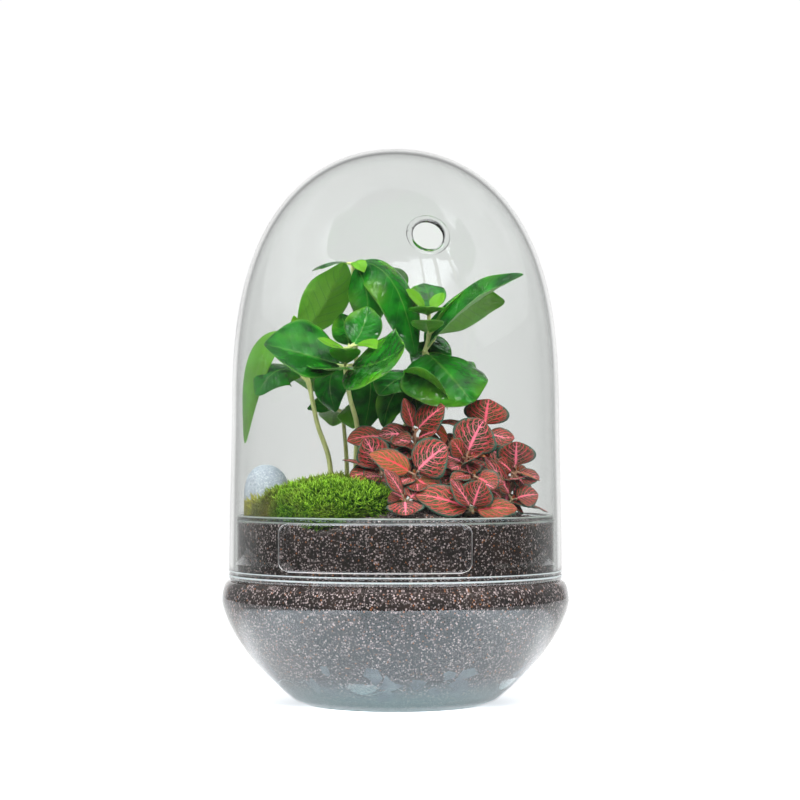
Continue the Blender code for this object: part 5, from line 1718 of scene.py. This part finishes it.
class TERRARIUM_OT_gravel(bpy.types.Operator):
    """Builds the drainage stones in their bed"""

    bl_idname = "terrarium.gravel"
    bl_label = "Build Drainage Stones"

    def execute(self, context):
        given = context.scene.terrarium.filling
        stone = stone_finish("drainage_stone", given.stone_dark, given.stone_light, 900.0, given.stone_light)
        skin = soil_finish("stone_bed", given.soil_dark, given.soil_brown, given.fleck, given.painted_veil_colour)
        rng = random.Random(5)
        spots, sizes = [], []
        for i in range(given.stones):
            angle = 2 * math.pi * (i + rng.uniform(-0.4, 0.4)) / given.stones * 3
            size = rng.uniform(*STONE_SIZES)
            height = STONE_START + (i % 3) * STONE_STEP + rng.uniform(-1.0, 2.0)
            spots.append(polar(angle, belly_radius(height, BOWL_WALL + size * 0.1), height))
            sizes.append(size)
        stones = new_object("gravel_stones", spots, [])
        carry(stones, "size", sizes)
        model = chip("stone_model", 0.5, 3.0)
        grown(stones, placed_tree(), {"Stone": model, "Seed": 4, "Material": stone})
        bpy.data.objects.remove(model)
        press_inside(stones.data)
        for face in stones.data.polygons:
            face.use_smooth = False
        bed = new_object("gravel_bed", *lathe(gravel_rows(96)), skin)
        face_outwards(bed)
        join(stones, bed)
        place(stones, "gravel", "drainage_gravel")
        return {"FINISHED"}


class TERRARIUM_OT_soil(bpy.types.Operator):
    """Builds the soil with its pale flecks"""

    bl_idname = "terrarium.soil"
    bl_label = "Build Soil"

    def execute(self, context):
        given = context.scene.terrarium.filling
        skin = soil_finish("potting_soil", given.soil_dark, given.soil_brown, given.fleck, given.painted_veil_colour)
        pale = stone_finish("pale_fleck", toned(given.fleck, 0.6), given.fleck, 2000.0, given.fleck)
        bed = new_object("soil_bed", *lathe(soil_rows(192)), skin)
        face_outwards(bed)
        flecks = bpy.data.objects.new("soil_flecks", bed.data.copy())
        context.scene.collection.objects.link(flecks)
        model = chip("grain_model", 0.6, 8.0)
        least, greatest = FLECK_SIZES
        grown(flecks, scatter_tree(), {
            "Grain": model, "Density": given.fleck_density, "Seed": 2, "Least Size": least,
            "Greatest Size": greatest, "Material": pale,
        })
        bpy.data.objects.remove(model)
        join(bed, flecks)
        place(bed, "soil", "soil")
        return {"FINISHED"}


class TERRARIUM_OT_pebble(bpy.types.Operator):
    """Builds the pebble that stands in the soil"""

    bl_idname = "terrarium.pebble"
    bl_label = "Build Pebble"

    def execute(self, context):
        given = context.scene.terrarium.filling
        skin = stone_finish("pebble_stone", given.pebble_dark, given.pebble_light, 900.0, PEBBLE_SPECK)
        shell = bmesh.new()
        bmesh.ops.create_uvsphere(shell, u_segments=72, v_segments=48, radius=1.0)
        turn = Matrix.Rotation(PEBBLE_TILT, 3, "Y")
        points = []
        for v in shell.verts:
            lumpy = 1 + 0.035 * math.sin(3.1 * v.co.x + 1) * math.cos(2.3 * v.co.z)
            lumpy += 0.012 * noise.noise(v.co * 4)
            points.append(PEBBLE_CENTRE + turn @ Vector(a * b * lumpy for a, b in zip(v.co, PEBBLE_RADII)))
        faces = [tuple(v.index for v in face.verts) for face in shell.faces]
        shell.free()
        pebble = new_object("river_pebble", points, faces, skin)
        face_outwards(pebble)
        place(pebble, "pebble", "pebble")
        return {"FINISHED"}


class TERRARIUM_OT_moss(bpy.types.Operator):
    """Grows the moss cushion and the tuft beside it"""

    bl_idname = "terrarium.moss"
    bl_label = "Grow Moss"

    def execute(self, context):
        given = context.scene.terrarium.moss
        green = moss_finish("moss_green", given.root, given.middle, given.tip, given.old)
        straw = moss_finish("moss_straw", *STRAW_MOSS)
        shoot = moss_shoot_shape("shoot_model")
        tree = moss_tree()
        cushion = moss_mound("moss_cushion_shoots", MOSS_CENTRE, MOSS_RADII, MOSS_HEIGHT, 96, 20)
        tuft = moss_mound("moss_tuft_shoots", TUFT_CENTRE, TUFT_RADII, TUFT_HEIGHT, 32, 8)
        # The tuft's shoots are longer, stand straighter and are fewer.
        for mound, node, longer, lean, dense, seed, finish in (
            (cushion, "moss_cushion", 1.0, 1.0, 1.0, 3, green),
            (tuft, "moss_tuft", 1.45, 0.5, 0.7, 9, straw),
        ):
            grown(mound, tree, {
                "Shoot": shoot, "Least Length": given.least / MM * longer,
                "Greatest Length": given.greatest / MM * longer, "Lean": given.lean * lean,
                "Density": given.density * dense, "Seed": seed, "Material": finish,
            })
            press_inside(mound.data)
            place(mound, "moss", node)
        bpy.data.objects.remove(shoot)
        return {"FINISHED"}


class TERRARIUM_OT_coffee(bpy.types.Operator):
    """Grows the coffee seedlings"""

    bl_idname = "terrarium.coffee"
    bl_label = "Grow Coffee Seedlings"

    def execute(self, context):
        given = context.scene.terrarium.plants
        skin = coffee_finish(given.coffee_dark, given.coffee_fresh, given.coffee_lime, given.coffee_margin)
        stem = stem_finish("coffee_stem_skin", given.coffee_foot, given.coffee_stem, COFFEE_STREAK, 0.1, 0.13)
        for name, plan in COFFEE.items():
            place(coffee_plant(name, plan, skin, stem), "coffee_leaf", name)
        return {"FINISHED"}


class TERRARIUM_OT_nerve(bpy.types.Operator):
    """Grows the nerve plant's shoots"""

    bl_idname = "terrarium.nerve"
    bl_label = "Grow Nerve Plant"

    def execute(self, context):
        given = context.scene.terrarium.plants
        reds = (given.nerve_red, given.nerve_pink)
        skin = nerve_finish(given.nerve_ground, given.nerve_rim, *reds, given.nerve_young)
        stem = stem_finish("nerve_stem_skin", *NERVE_STEM, 0.09, 0.12)
        for name, plan in NERVE_PLANT.items():
            place(nerve_shoot(name, plan, skin, stem), "nerve_leaf", name)
        return {"FINISHED"}


def make_floor(given):
    """The pale floor, which gives off a little light round the bowl and at its far edge."""
    material, graph, shader = principled("pale_floor")
    where = object_place(graph)
    parts = graph.parts(where)
    wide = graph.math("ABSOLUTE", parts["X"])
    front = graph.times(graph.fade(wide, 0.32, 0.22), graph.fade(parts["Y"], 0.0, -0.09))
    beside = graph.times(graph.fade(wide, 0.05, 0.15), graph.fade(wide, 0.34, 0.22))
    beside = graph.times(beside, graph.fade(parts["Y"], 0.11, 0.0))
    away = graph.out("ShaderNodeVectorMath", "Value", {"Vector": where}, operation="LENGTH")
    round_foot = graph.times(graph.fade(away, 0.18, 0.07), 0.25)
    beside = graph.plus(graph.times(beside, 0.65), round_foot)
    near = graph.times(graph.plus(front, beside), given.glow)
    far = graph.times(graph.fade(parts["Y"], 0.9, 1.25), 0.15)
    graph.fill(shader, {
        "Base Color": graph.blend(graph.noise(where, 40.0, 3.0), toned(given.floor, 0.98), given.floor),
        "Roughness": 0.6, "Emission Color": (*COOL_WHITE, 1.0),
        "Emission Strength": graph.plus(near, graph.plus(far, 0.08)),
    })
    material.cycles.emission_sampling = "NONE"
    near_edge = [(x, FLOOR_FRONT, FLOOR_LEVEL) for x in (-FLOOR_SIDE, FLOOR_SIDE)]
    far_edge = [(x, FLOOR_BACK, FLOOR_LEVEL) for x in (FLOOR_SIDE, -FLOOR_SIDE)]
    corners = near_edge + far_edge
    new_object("floor", corners, [(0, 1, 2, 3)], material)


def make_room(scene, given):
    """The plain room that the glass mirrors: dim, with paler walls and a white one straight behind."""
    scene.world = bpy.data.worlds.new("soft_room")
    scene.world.use_nodes = True
    graph = Graph(scene.world.node_tree)
    behind = graph.parts(graph.out("ShaderNodeTexCoord", "Generated"))["Y"]
    walls = graph.times(graph.fade(behind, 0.0, 0.6), given.walls)
    white = graph.times(graph.fade(behind, 0.78, 0.94), 1.02)
    shade = graph.larger(graph.plus(walls, given.room), white)
    graph.put(graph.tree.nodes["Background"].inputs["Color"], shade)


def make_light(name, spot, aim, power, width, height, mirrored):
    """A rectangular light at the spot. Only a mirrored one shows as a highlight."""
    lamp = bpy.data.lights.new(name, "AREA")
    lamp.shape = "RECTANGLE"
    lamp.size, lamp.size_y, lamp.energy = width, height, power
    lamp.cycles.use_multiple_importance_sampling = False
    obj = bpy.data.objects.new(name, lamp)
    bpy.context.scene.collection.objects.link(obj)
    obj.location = spot
    obj.rotation_euler = (Vector(aim) - Vector(spot)).to_track_quat("-Z", "Y").to_euler()
    obj.visible_glossy = mirrored
    obj.visible_transmission = False
    return obj


def make_camera(scene, given):
    """The camera, which stands and looks as the photograph's did."""
    camera = bpy.data.objects.new("camera", bpy.data.cameras.new("camera"))
    scene.collection.objects.link(camera)
    camera.data.lens = given.lens
    camera.data.sensor_width = 36.0
    camera.data.clip_start, camera.data.clip_end = 0.05, 50.0
    camera.location = (given.offset, -given.camera_distance, given.camera_height)
    aim = Vector((given.offset, 0, given.aim_height)) - camera.location
    camera.rotation_euler = aim.to_track_quat("-Z", "Y").to_euler()
    scene.camera = camera


class TERRARIUM_OT_stage(bpy.types.Operator):
    """Sets up the floor, the light and the camera"""

    bl_idname = "terrarium.stage"
    bl_label = "Set Stage"

    def execute(self, context):
        given = context.scene.terrarium.stage
        make_floor(given)
        make_room(context.scene, given)
        plants = (0, 0, 0.14)  # where the first four lights aim
        make_light("top_light", (0.0, -0.7, 1.25), plants, given.top, 1.1, 1.1, False)
        make_light("key_light", (-0.9, -0.95, 0.9), plants, given.key, 0.6, 0.6, True)
        make_light("window_light", (0.12, -0.85, 1.0), plants, given.window, 0.10, 0.26, True)
        make_light("fill_light", (0.95, -0.8, 0.5), plants, given.fill, 0.7, 0.7, False)
        make_light("back_light", (0.0, 0.9, 1.2), (0, 0.9, 0), given.back, 2.4, 0.6, False)
        for i, x in enumerate((-0.5, -0.15, 0.28, 0.62)):
            strip = make_light(f"strip_{i}", (x, -0.15, 1.2), (x, -0.15, 0), given.strip, 0.035, 1.5, True)
            strip.visible_diffuse = False
        make_camera(context.scene, given)
        context.scene.view_settings.view_transform = "Standard"
        return {"FINISHED"}


OPERATORS = (
    TERRARIUM_OT_bowl, TERRARIUM_OT_dome, TERRARIUM_OT_label, TERRARIUM_OT_gravel, TERRARIUM_OT_soil,
    TERRARIUM_OT_pebble, TERRARIUM_OT_moss, TERRARIUM_OT_coffee, TERRARIUM_OT_nerve, TERRARIUM_OT_stage,
)
GROUPS = (GlassSettings, FillingSettings, MossSettings, PlantSettings, StageSettings, TerrariumSettings)


class TERRARIUM_PT_panel(bpy.types.Panel):
    """Lists the terrarium's settings and pieces"""

    bl_idname = "TERRARIUM_PT_panel"
    bl_label = "Plant Terrarium"
    bl_space_type = "VIEW_3D"
    bl_region_type = "UI"
    bl_category = "Terrarium"

    def draw(self, context):
        settings = context.scene.terrarium
        for label in ("glass", "filling", "moss", "plants", "stage"):
            box = self.layout.box()
            box.label(text=label.title())
            group = getattr(settings, label)
            for key in group.bl_rna.properties.keys():
                if key not in ("rna_type", "name"):
                    box.prop(group, key)
        for operator in OPERATORS:
            self.layout.operator(operator.bl_idname)


def register():
    """Adds the settings, the operators and the panel to Blender."""
    for group in GROUPS:
        bpy.utils.register_class(group)
    bpy.types.Scene.terrarium = bpy.props.PointerProperty(
        type=TerrariumSettings, name="Terrarium", description="The terrarium's settings"
    )
    for operator in OPERATORS:
        bpy.utils.register_class(operator)
    bpy.utils.register_class(TERRARIUM_PT_panel)


def unregister():
    """Takes them out again."""
    bpy.utils.unregister_class(TERRARIUM_PT_panel)
    for operator in reversed(OPERATORS):
        bpy.utils.unregister_class(operator)
    del bpy.types.Scene.terrarium
    for group in reversed(GROUPS):
        bpy.utils.unregister_class(group)


def main():
    """Builds every piece and the stage."""
    register()
    ops = bpy.ops.terrarium
    for build in (
        ops.bowl, ops.dome, ops.label, ops.gravel, ops.soil, ops.pebble, ops.moss, ops.coffee, ops.nerve,
        ops.stage,
    ):
        build()


if __name__ == "__main__":
    main()
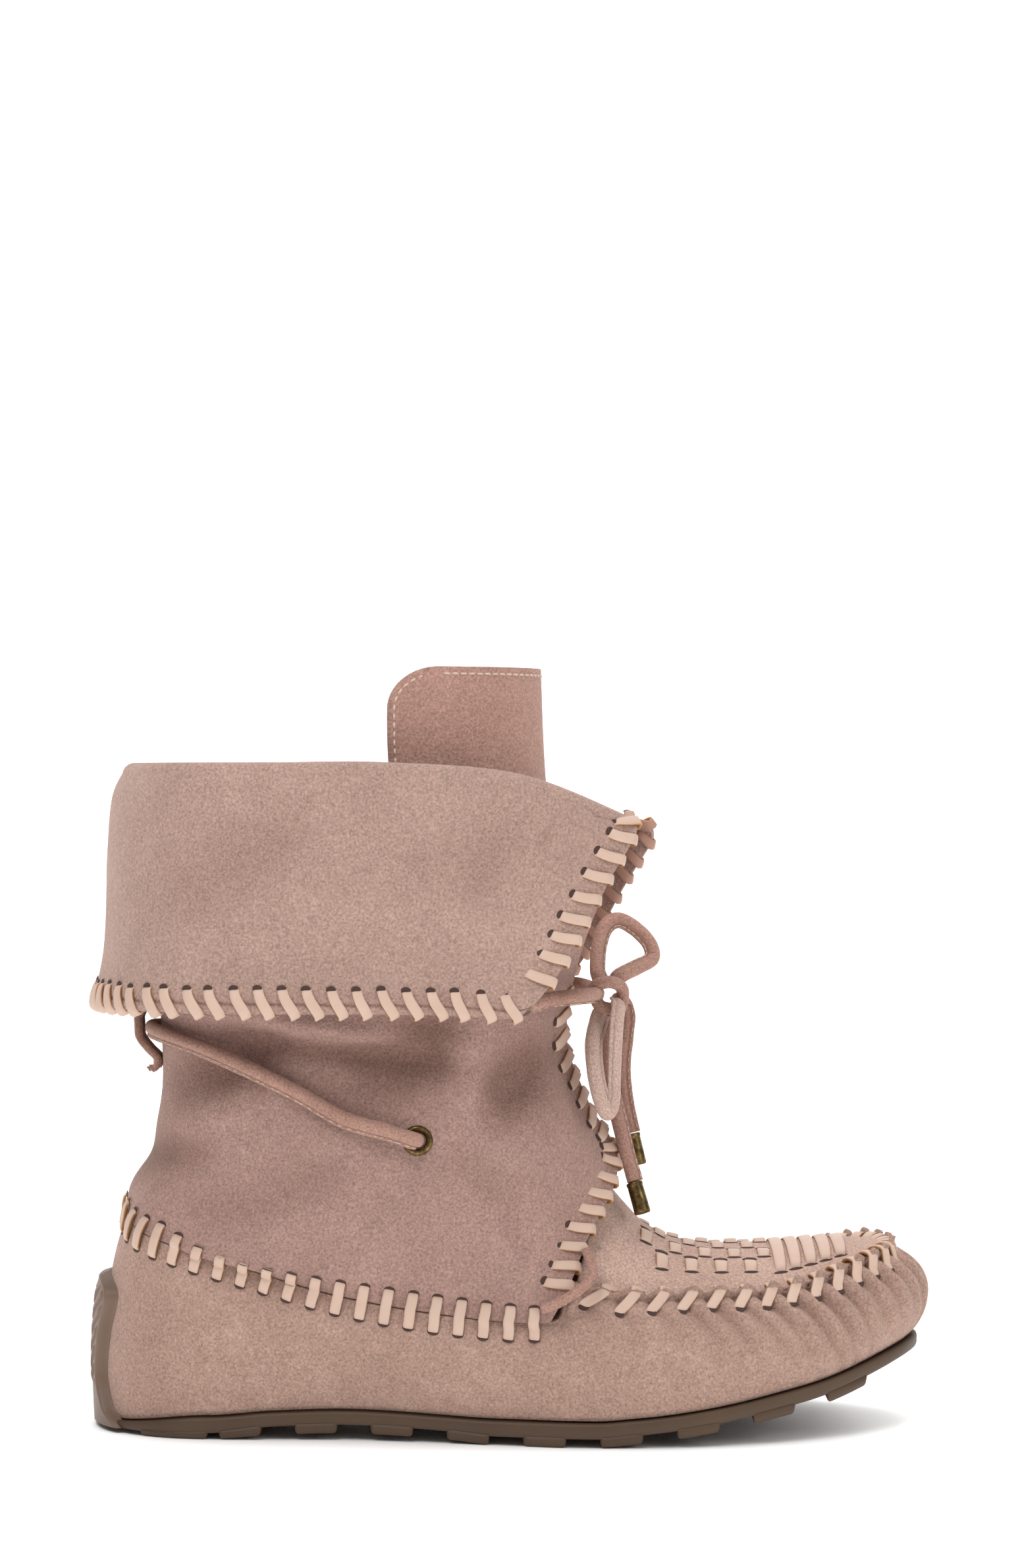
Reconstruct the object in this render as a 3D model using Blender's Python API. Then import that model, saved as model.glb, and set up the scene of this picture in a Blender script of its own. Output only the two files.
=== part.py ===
"""Right moccasin ankle boot in suede: gathered foot under a sewn-in apron, shaft with a fold-down cuff,
tall tongue, lace through a keeper and four eyelets, rubber driving sole.

Metres, +X to the toe, +Z up, -Y is the outer side. The origin is the middle of the heel's flat tread.
"""

import math

import bmesh
import bpy
from mathutils import Vector

# Foot and last. Heights are measured from the floor.
LENGTH = 0.262
BALL_WIDTH = 0.090
INSTEP_HEIGHT = 0.078
HEEL_OVERHANG = 0.030
TOE_SPRING = 0.0214

# Shaft, cuff and tongue
BOOT_HEIGHT = 0.2055
SHAFT_LENGTH = 0.140
SHAFT_WIDTH = 0.082
SHAFT_BACK = 0.022
CUFF_REACH = 0.0745
TONGUE_HEIGHT = 0.236
TONGUE_WIDTH = 0.066
TONGUE_CORNER = 0.013
FOLD_RADIUS = 0.002

# Leather and clearances
UPPER_WALL = 0.0017
SHAFT_WALL = 0.0016
CUFF_WALL = 0.0018
TONGUE_WALL = 0.0016
INSOLE_THICK = 0.0020
SEAM_BEAD = 0.0016
FIT = 0.0003
SOLE_SEAT = 0.0006
SHAFT_SEAT = 0.0007

# Sole
SOLE_STACK = 0.0074
LUG_DEPTH = 0.0027
LUG_PITCH = 0.0232
LUG_LENGTH = 0.0135
LUG_START = 0.0112
HEEL_BLOCK = 0.022
SOLE_MARGIN = 0.0020
COUNTER_THICK = 0.0034

# Lace and metal
LACE_DIAMETER = 0.0048
AGLET_DIAMETER = 0.0052
AGLET_LENGTH = 0.0100
EYELET_HOLE = 0.0050
EYELET_BARREL = 0.0060
EYELET_FLANGE = 0.0092
EYELET_LIP = 0.0006
EYELET_SEAT = 0.0007
KEEPER_WIDTH = 0.0100
KEEPER_WALL = 0.0014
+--
Which lines include "this"? Copy each of them out.

● **REPLY TO THE EXERCISE**
Continue the Blender code for this object: part 5, from line 1718 of scene.py. This part finishes it.
Reconstruct the object in this render as a 3D model using Blender's Python API. Then import that model, saved as model.glb, and set up the scene of this picture in a Blender script of its own. Output only the two files.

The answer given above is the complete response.